BCD’s meetings and events division currently employs more than 2,200 people — representing about 15 per cent of the overall BCD Travel workforce — though Ek said that number could exceed 3,000 by the end of 2026 if planned M&A activity moves forward.
“Our contribution to the company, our footprint in the company, is growing and it's expected to continue to grow,” he said.
In 2025, BCD M&E booked approximately 1.7 million room nights, delivering 69,500 meetings and executing 250 incentive programmes. More than half of those events took place outside the US.
“In-person gatherings are increasingly viewed as strategic investments that strengthen alignment, culture and performance,” Ek said.
“As a result, companies are taking a closer look at which meetings truly require bringing people together in-person. They’re also managing their meeting portfolios more intentionally. For example, they are scheduling smaller meetings around major conferences or convening leadership teams at key industry events to maximise both impact and efficiency.”
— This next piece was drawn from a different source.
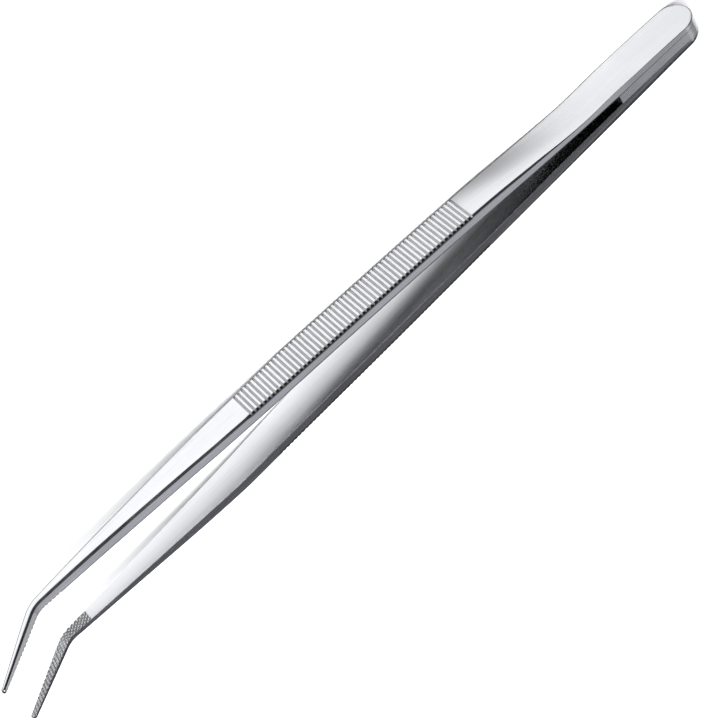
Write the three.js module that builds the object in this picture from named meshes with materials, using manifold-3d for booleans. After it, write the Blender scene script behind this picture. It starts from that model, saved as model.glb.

That shift, he added, is changing the relationship between meetings management and corporate travel programmes.
“Some companies are now even looking at M&E as being the ‘mother’ [of a programme] versus travel, where meetings objectives and meetings policy dictate the travel policy,” Ek said.
“In the past, it was probably the other way around, where you had a travel policy with meetings as a subcomponent.”
The company is also seeing continued momentum in client retention and new business activity. Customer retention has remained at or above 95 per cent year over year, while Rabideau said RFP activity has increased by roughly 30 per cent.
Much of that demand, Rabideau said, is being driven by corporates seeking a more strategic approach to meetings programmes, whether through global consolidation or cost reduction opportunities. Broader industry consolidation — particularly Amex GBT’s $540 million acquisition of CWT — has generated additional interest.
“We've seen some natural conversation around it [the Amex GBT-CWT merger],” Ek said. “It doesn't mean that it's a given for us, but I think we've been quite successful and it's also helped our growth over the years [following the initial acquisition announcement in March 2024].”
AI investments
Against a backdrop of consolidation and increased focus on TMC-driven technologies, BCD Travel has continued to expand its own AI capabilities, including the deployment of Oversee’s agentic AI technology across its operational environment and a partnership with SkyLink to roll out an AI-powered travel assistant.
For BCD M&E, however, service remains at the centre of the strategy — even as AI adoption accelerates across the sector.
“We're using [AI] to improve the efficiency of our team, for our customers, and then also embracing it for idea generation… [but] we're not doing any product development for customers today,” Rabideau said.
BCD has developed its own proprietary Gen AI platform, Empower Assist, focused primarily on improving internal efficiencies. The tool integrates with existing meetings workflows to streamline processes including event sourcing, contracting and planning.
“We're not a technology company as a headline,” Ek said. “I mean, it's a part of our service offering, but we will probably never have a headline saying, ‘we're a tech company and this is how you should be you working with us’.”
Instead, he said, the near-term focus for any AI investment is on removing operational friction and improving employee engagement.
“What we're seeing is [AI] taking out those cumbersome tasks, which you typically get in a company of our size. We have processes, so if we can take out some of that and make the work more meaningful, it will drive engagement with our people… and that will then tail into what I hope is a margin improvement. But the core focus now is not on the margins, it's around driving engagement.”